Cette contribution, intégrée à l'imposition nationale sur les revenus du travail et du capital, ne devrait pas impliquer une augmentation de la charge imposable et permettrait d'introduire le principe de base de la justice fiscale, chacun contribuant en fonction de ses revenus. Nous clôturerions ainsi de façon définitive le débat sur les contributions nationales.

Je ne propose rien d'autre que d'en revenir aux principes de la Communauté, dotée de ressources propres et autonomes, et de sortir le plus rapidement possible du cercle infernal du débat entre les Etats sur qui doit payer plus et qui doit payer moins, c'est-à-dire un système de répartition des dépenses publiques qui n'est plus utilisé dans aucun de nos pays . "


Outre une meilleure perception du rôle de l'Union européenne par le citoyen-contribuable, l'impôt européen sur le revenu trouve une justification théorique dans le fait que, appliqué au niveau régional, l'impôt sur le revenu peut provoquer des effets de migration indésirables.
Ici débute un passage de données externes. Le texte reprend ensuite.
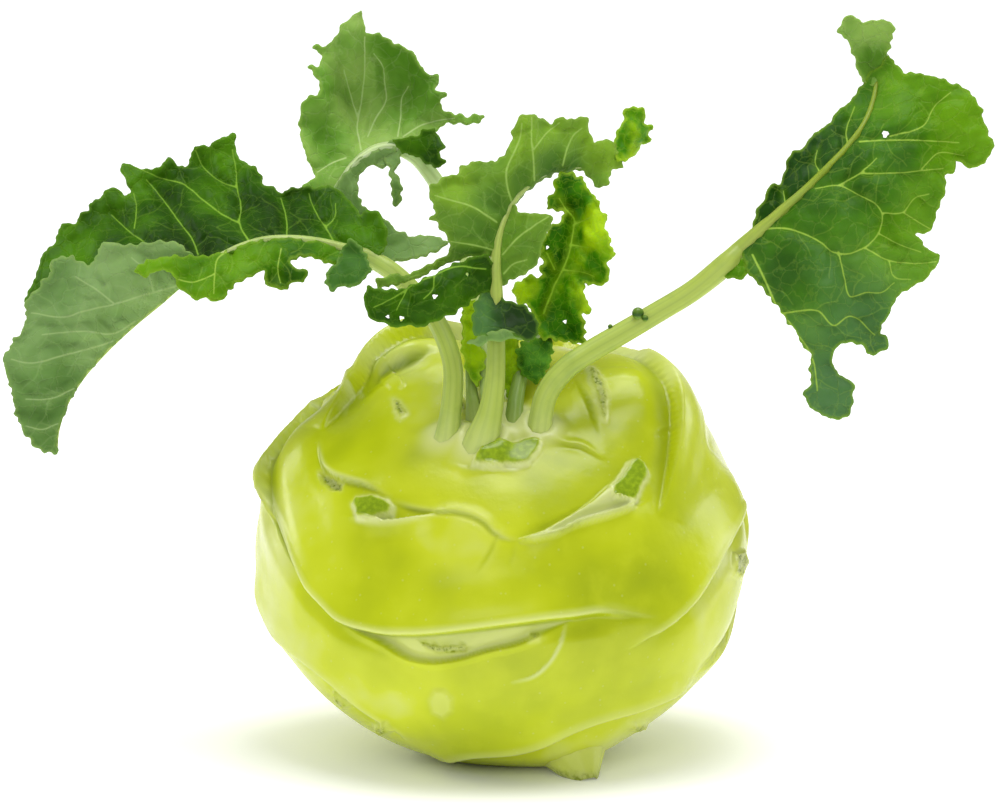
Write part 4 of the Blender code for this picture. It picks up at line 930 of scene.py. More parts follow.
RIGHT_RIB = (
    (45, 93, -13), (50, 97.6, -13), (55, 102, -12), (59.5, 106.5, -11), (63, 110.3, -9.5), (65.7, 114, -8),
    (67.4, 118, -5), (68.3, 122, -2),
)
RIGHT_BLADE = Blade(
    veins=RIGHT_VEINS, tones_and_painted_light=RIGHT_TONES_AND_PAINTED_LIGHT, blooms=RIGHT_BLOOMS, holes=((69.6, 112.5, 0.7),),
    outline=(
        (43.5, 91.6, -13), (44.4, 87.3, -14.5), (47.6, 84.2, -16.5), (50, 81, -18), (53, 76.6, -20),
        (55.9, 72.4, -21), (55.6, 69.6, -22), (55.9, 67.2, -22.4), (54.4, 65.7, -22.6), (56.2, 62.6, -22.6),
        (58.6, 61.3, -22.4), (61.2, 60.6, -22), (62.8, 61.4, -22), (63.6, 64.6, -22.2), (63.5, 67.6, -22.4),
        (61.6, 68.4, -22), (59.9, 70.6, -21.4), (59.7, 72.2, -21), (60.6, 73.9, -20.8), (62.6, 74.9, -20.2),
        (65.2, 74.4, -20), (66.4, 72.3, -20), (69.6, 73.2, -19.4), (70.1, 75, -19), (68.7, 76.2, -18.6),
        (68.6, 77.8, -18), (70.2, 80, -17.6), (71.2, 82.8, -17), (73.6, 84.2, -16.4), (76.8, 86.4, -15.4),
        (79.6, 90, -14), (77, 92, -13), (74.8, 94.4, -12), (77.6, 94.6, -12), (79.2, 98.6, -11.5),
        (80.2, 102, -11), (80.6, 105, -10.6), (82, 105.6, -10.4), (82.4, 107.8, -10.2), (84.9, 106.4, -10),
        (87.6, 107.2, -10), (89.4, 110.2, -9.4), (87.9, 113.2, -8.8), (87, 117.6, -8), (84.5, 120.6, -7),
        (80.2, 122.5, -6), (76.6, 123.6, -4.6), (73.2, 123.7, -3), (71.4, 125.4, -1.6), (70.2, 127.6, -1),
        (69.4, 125.4, -1), (67, 123.8, -0.6), (65.8, 121.8, -0.8), (63.2, 118.4, -1.6), (60.8, 116.4, -2.6),
        (60, 114.6, -3), (56.4, 112.5, -4.6), (55, 110.2, -5), (52, 108.7, -6.6), (51.6, 105.6, -7),
        (50.4, 103.4, -8), (48.2, 103, -9), (47.6, 100.4, -10), (46, 98.2, -11), (45.1, 95, -12),
    ),
    inner=RIGHT_RIB + ((65, 95, -18), (60, 84, -22), (75, 112, -12), (72, 103, -14), (54, 90, -17)),
)
RIGHT_FLAP = Blade(
    # The back leaf's paler colours and a fresh patch are painted light on the flap, which the lamps leave
    # dark
    shows=Side.UNDER, under=BACK_UPPER, tones_and_painted_light=((67, 126, -0.2), (66, 131, 1.2)),
    outline=(
        (69.4, 123.4, -1.4), (70.2, 127, -2), (70.8, 129.4, -3), (71.4, 131.4, -4), (70.2, 133.4, -5),
        (67.6, 133.2, -5.6), (65.4, 132.8, -5), (64.6, 134, -4.6), (62.4, 134.1, -4), (62, 132.6, -3.4),
        (60.9, 131.2, -2.6), (62.6, 129.8, -2), (64.2, 126.6, -1.4), (65.8, 122.2, -1.8), (67.6, 121.2, -2),
    ),
    inner=((67.5, 128, 0.4),),
    ripple=0.3,
)
RIGHT_FRINGE = Blade(
    ruffle=0.3,
    outline=(
        (38.4, 88.6, -12.8), (39.4, 87.4, -13), (41, 86.4, -14), (42.8, 86, -14.6), (44.4, 87, -14.6),
        (44.6, 89.6, -13.6), (42.6, 90.4, -13),
    ),
    ripple=0.0,
)
RIGHT_LEAF = Leaf(
    name="leaf_right",
    stem=(
        (6.5, 54.6, -21, 2.6), (6.9, 60, -24, 2.1), (8.3, 65.7, -24.5, 2.0), (11.8, 70.1, -23.8, 1.95),
        (15.5, 72.7, -22.8, 1.95), (21.5, 76.2, -22, 1.95), (28, 80, -21.6, 1.9), (35, 84.3, -21.6, 1.9),
        (40.5, 88.8, -21.8, 2.0), (45, 93, -22, 1.7), (50, 97.6, -22, 1.25), (55, 102, -21, 1.0),
        (59.5, 106.5, -20, 0.85), (63, 110.3, -18.5, 0.72), (65.7, 114, -17, 0.6), (67.4, 118, -14, 0.5),
        (68.3, 122, -11, 0.4),
    ),
    blades=(RIGHT_BLADE, RIGHT_FLAP, RIGHT_FRINGE),
    stalk=RIGHT_STALK,
    drops=((24.7, 80, -23.4, 1.1), (26, 79.1, -23.8, 0.6), (19.7, 77.6, -22.6, 0.45)),
)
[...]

On peut cependant objecter que ce raisonnement suppose une mobilité de la main-d'oeuvre plus importante qu'elle n'est en réalité. La Commission souligne en outre qu'il n'existe pas de lien direct entre un tel impôt et les politiques de l'Union européenne et que la superposition sur la même taxe fiscale des autorités nationales et des instances de l'Union européenne compliquerait la gestion des priorités économiques et budgétaires nationales.